Há também em sua obra A Mais Recôndita Memória dos Homens um forte componente decolonial, mostrando os impactos da colonização reverberando até hoje na vida das pessoas. Como senegalês que vive na França, como você vê a relação atual entre os dois países atualmente? Há ainda as marcas do passado colonial? A relação hoje entre a França e o Senegal ainda é marcada pela história. Há dimensões amigáveis ou de colaboração, mas não podemos também ignorar a carga colonial e a violência que marcou o período. Essa violência continua sendo presente para muitas pessoas no Senegal. Somos um país independente, não estamos mais em uma situação colonial, mas isso não elimina o que chamamos, não de colonização, mas de colonialidade. Ou seja, uma estrutura que ainda está presente e que mantém uma relação de dominação, que às vezes passa pela economia, pela política e passa também pelo simbólico. Nos últimos anos, há movimentos políticos que reivindicam uma relação que seja menos assimétrica, mais igualitária no plano político e nas relações simbólicas, culturais. O resultado disso é que a França perdeu um pouco de influência na África Ocidental, onde as juventudes das ex-colônias contestam cada vez mais a presença francesa e a dependência de muitos dos nossos países.
E como você lida com esse processo vivendo na França? Estou completamente ciente dessas relações e de sua dimensão muito desigual. Isso faz com que, politicamente, eu tome certas posições por uma relação mais justa, onde todos sejamos soberanos. O processo de descolonização não terminou, é um trabalho longo. Deve ocorrer, obviamente, no Senegal e em outros países africanos, mas também deve acontecer na França. Cada país deve aprender a se descolonizar, colonizadores e colonizados, porque só assim haverá uma memória mais apaziguada. Eu tento fazer isso nos livros, mas também de tempos em tempos através de intervenções mais diretas. De qualquer forma, sinto-me absolutamente solidário com todas essas juventudes no continente que pedem uma relação mais apaziguada e mais igualitária.

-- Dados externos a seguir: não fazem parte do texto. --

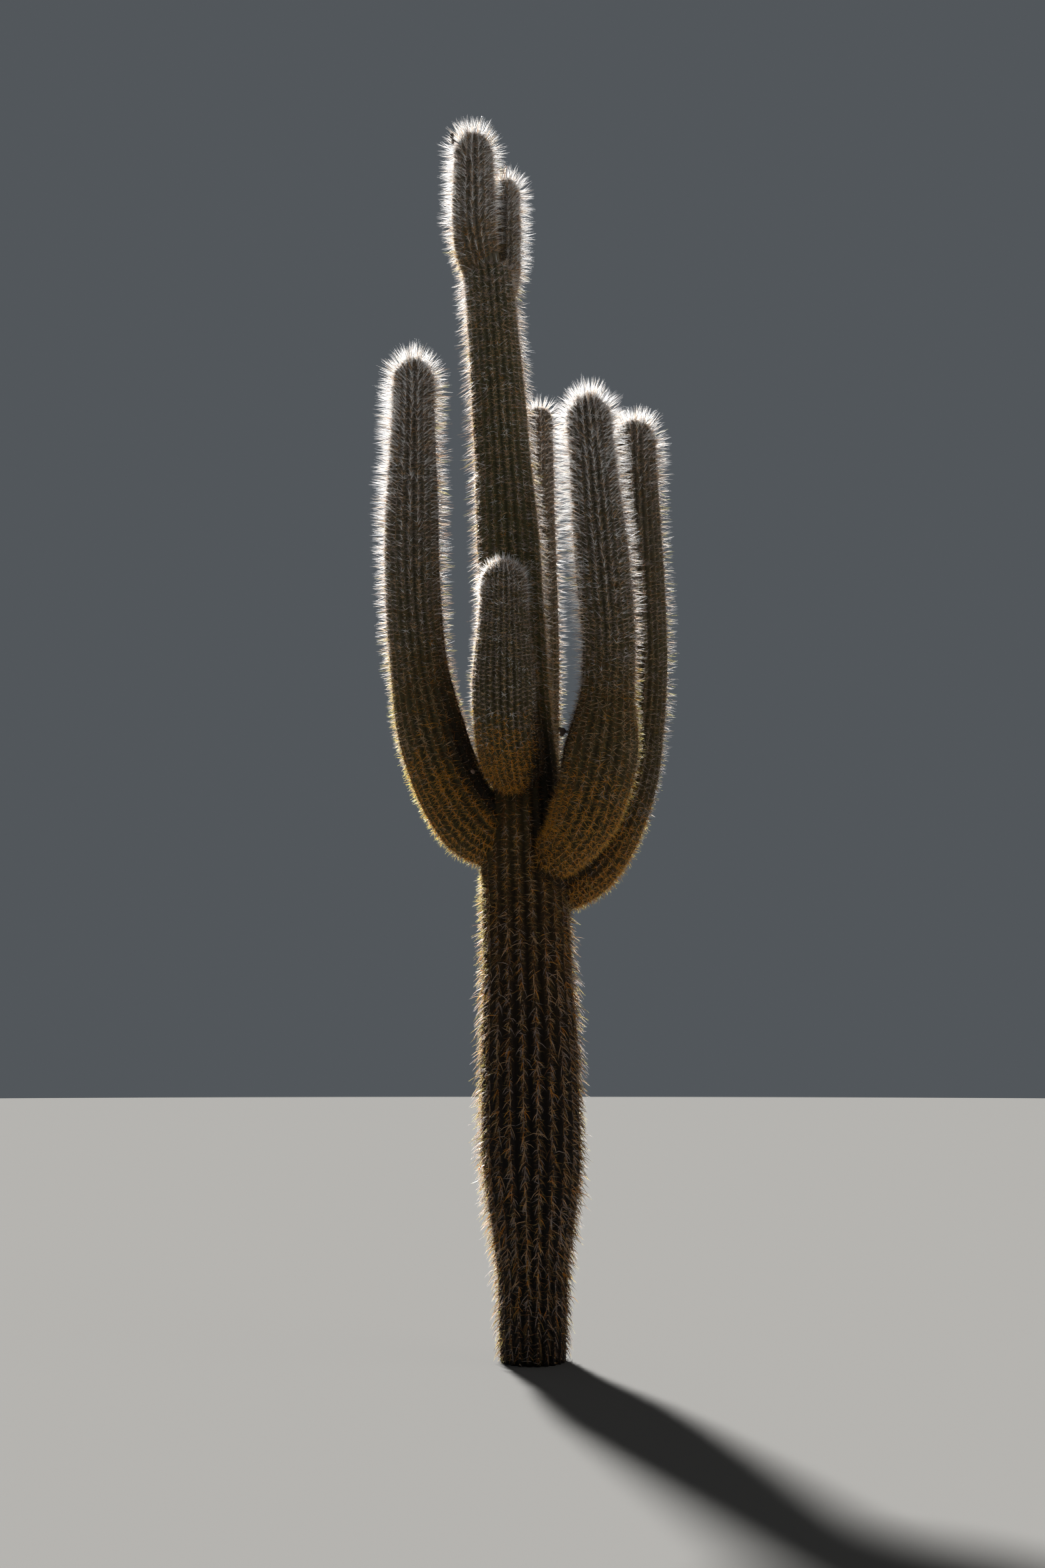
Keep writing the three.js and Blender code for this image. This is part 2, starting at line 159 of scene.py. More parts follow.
# The two kinds of spine that an areole bears, by part of the plant. Radials fan out round it, more
# across the rib than along it where fan is below 1, and centrals stand out of it in a bundle. number
# is for each areole, length in metres and lean in degrees from the way out of the skin. lift leans
# them along the rib, to its tip where it is positive, sag bends them towards the ground, mess is how
# unevenly they stand, and thickness is a share of the usual one.
COATS = {
    "foot": dict(
        radial=dict(number=3.8, length=0.046, lean=62, fan=0.5, lift=-0.5, sag=0, mess=0.4,
                    thickness=1, blend="weathered"),
        central=dict(number=2.2, length=0.08, lean=28, fan=1, lift=-1.2, sag=0.8, mess=0.4,
                     thickness=1.15, blend="weathered"),
    ),
    "belly": dict(
        radial=dict(number=5, length=0.05, lean=58, fan=0.6, lift=-0.3, sag=0, mess=0.4,
                    thickness=1, blend="brown"),
        central=dict(number=3.6, length=0.09, lean=32, fan=1, lift=-0.8, sag=0.45, mess=0.45,
                     thickness=1.2, blend="ashen"),
    ),
    "fork": dict(
        radial=dict(number=9, length=0.052, lean=56, fan=0.6, lift=-0.3, sag=0, mess=0.5,
                    thickness=0.9, blend="russet"),
        central=dict(number=3.6, length=0.064, lean=34, fan=1, lift=-0.6, sag=0, mess=0.5,
                     thickness=0.95, blend="russet"),
    ),
    "leader_low": dict(
        radial=dict(number=8.5, length=0.046, lean=58, fan=0.7, lift=-0.25, sag=0, mess=0.4,
                    thickness=0.95, blend="golden"),
        central=dict(number=2.4, length=0.06, lean=22, fan=1, lift=-0.4, sag=0, mess=0.3,
                     thickness=0.8, blend="tan"),
    ),
    "leader": dict(
        radial=dict(number=8.5, length=0.04, lean=60, fan=0.6, lift=-0.2, sag=0, mess=0.3,
                    thickness=0.92, blend="tan"),
        central=dict(number=3, length=0.085, lean=18, fan=1, lift=-0.5, sag=0, mess=0.2,
                     thickness=0.62, blend="taupe"),
    ),
    "waist": dict(
        radial=dict(number=11, length=0.04, lean=60, fan=0.8, lift=-0.1, sag=0, mess=0.3,
                    thickness=0.85, blend="dove"),
        central=dict(number=5, length=0.088, lean=24, fan=1, lift=-0.3, sag=0, mess=0.22,
                     thickness=0.65, blend="taupe"),
    ),
    "arm_root": dict(
        radial=dict(number=9.5, length=0.054, lean=60, fan=0.7, lift=-0.15, sag=0, mess=0.45,
                    thickness=0.95, blend="amber"),
        central=dict(number=3, length=0.052, lean=26, fan=1, lift=-0.2, sag=0, mess=0.35,
                     thickness=0.9, blend="amber"),
    ),
    "elbow": dict(
        radial=dict(number=8.5, length=0.054, lean=60, fan=0.6, lift=-0.1, sag=0, mess=0.42,
                    thickness=0.9, blend="golden"),
        central=dict(number=2.8, length=0.056, lean=24, fan=1, lift=-0.15, sag=0, mess=0.3,
                     thickness=0.8, blend="tawny"),
    ),
    "far_elbow": dict(
        radial=dict(number=7.5, length=0.05, lean=60, fan=0.6, lift=-0.1, sag=0, mess=0.4,
                    thickness=0.85, blend="slate"),
        central=dict(number=2.4, length=0.046, lean=22, fan=1, lift=-0.1, sag=0, mess=0.3,
                     thickness=0.75, blend="slate"),
    ),
    "far_arm": dict(
        radial=dict(number=8, length=0.037, lean=62, fan=0.5, lift=0, sag=0, mess=0.25,
                    thickness=0.9, blend="slate"),
        central=dict(number=3, length=0.076, lean=15, fan=1, lift=0, sag=0, mess=0.14,
                     thickness=0.58, blend="mauve"),
    ),
    "arm": dict(
        radial=dict(number=8.5, length=0.038, lean=62, fan=0.5, lift=0, sag=0, mess=0.25,
                    thickness=1, blend="mauve"),
        central=dict(number=3.4, length=0.08, lean=15, fan=1, lift=0, sag=0, mess=0.14,
                     thickness=0.66, blend="taupe"),
    ),
    "arm_top": dict(
        radial=dict(number=9.5, length=0.037, lean=62, fan=0.45, lift=0.05, sag=0, mess=0.25,
                    thickness=1, blend="dove"),
        central=dict(number=4.8, length=0.096, lean=16, fan=1, lift=0.05, sag=0, mess=0.14,
                     thickness=0.66, blend="bone"),
    ),
    "crown": dict(
        radial=dict(number=10, length=0.038, lean=58, fan=0.7, lift=0.1, sag=0, mess=0.3,
                    thickness=0.95, blend="dove"),
        central=dict(number=6.4, length=0.11, lean=24, fan=1, lift=0.15, sag=0, mess=0.18,
                     thickness=0.68, blend="bone"),
    ),
    "front_root": dict(
        radial=dict(number=9.5, length=0.044, lean=60, fan=0.8, lift=-0.1, sag=0, mess=0.35,
                    thickness=0.95, blend="amber"),
        central=dict(number=2.6, length=0.046, lean=24, fan=1, lift=-0.1, sag=0, mess=0.3,
                     thickness=0.85, blend="amber"),
    ),
    "front": dict(
        radial=dict(number=8.5, length=0.031, lean=62, fan=0.5, lift=0, sag=0, mess=0.25,
                    thickness=0.85, blend="dove"),
        central=dict(number=2, length=0.046, lean=16, fan=1, lift=0, sag=0, mess=0.15,
                     thickness=0.55, blend="tan"),
    ),
    "front_top": dict(
        radial=dict(number=9, length=0.032, lean=60, fan=0.7, lift=0.1, sag=0, mess=0.3,
                    thickness=0.85, blend="dove"),
        central=dict(number=3.6, length=0.06, lean=22, fan=1, lift=0.15, sag=0, mess=0.18,
                     thickness=0.58, blend="bone"),
    ),
    "head_root": dict(
        radial=dict(number=9, length=0.044, lean=58, fan=0.9, lift=-0.1, sag=0, mess=0.32,
                    thickness=0.9, blend="golden"),
        central=dict(number=3.4, length=0.066, lean=22, fan=1, lift=-0.1, sag=0, mess=0.2,
                     thickness=0.75, blend="tan"),
    ),
    "head": dict(
        radial=dict(number=9.5, length=0.037, lean=62, fan=0.5, lift=0.05, sag=0, mess=0.26,
                    thickness=1, blend="dove"),
        central=dict(number=4.6, length=0.1, lean=20, fan=1, lift=0, sag=0, mess=0.16,
                     thickness=0.6, blend="bone"),
    ),
}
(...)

A extrema-direita europeia, sobretudo na França, tem um discurso muito firme contra a imigração, com posições muitas vezes racistas, xenófobas e islamofóbicas. Como um homem senegalês e negro morando na França, como isso te afeta? Na França, cada vez mais, sinto que há um discurso radical cada vez mais duro contra os imigrantes e contra as culturas identificadas como não-francesas. Isso se traduz em discursos políticos, em decisões, em leis. É preocupante e me indigna profundamente. Essas políticas de extrema-direita são danosas porque são violentas, mas também acho que falta profundidade histórica e lucidez em relação à própria história colonial dos países. Há um trabalho a ser feito e isso deve começar pelo reconhecimento da colonização como um crime contra a humanidade e contra a dignidade dos povos e das culturas que foram colonizadas. Só a partir daí teremos talvez uma chance de ter relações de compreensão mútua. Muitas vezes, dizem que alguma situação ruim no país é culpa dos imigrantes. Portanto, a solução é dar a eles menos direitos ou enviá-los de volta. Ao dizer isso, esquece-se que esses imigrantes não estão aqui porque querem vir para a França. Eles estão porque, em determinado momento, a França não lhes deu escolha. A França colonizou nossos países, criou um vínculo forte entre nós. É uma ligação que tem um fundamento violento desde o início, mas ainda assim é um vínculo muito forte.
Poderia explicar melhor como você vê esse vínculo entre a França e suas ex-colônias? A responsabilidade dos países coloniais deve começar por uma tomada de consciência do seu próprio passado. Não faz tanto tempo assim que eles foram à África, estabeleceram contato, mataram pessoas, roubaram, pilharam, mutilaram, dominaram, impuseram sua língua, seus serviços, sua administração, sua forma de ver o mundo. E hoje, algum tempo depois da nossa independência, esse vínculo que eles criaram se traduz também no fato de que as populações que eles colonizaram estão retornando ao país colonizador. O que não podemos perder de vista é que são os países colonizadores que criaram esse vínculo, não os africanos.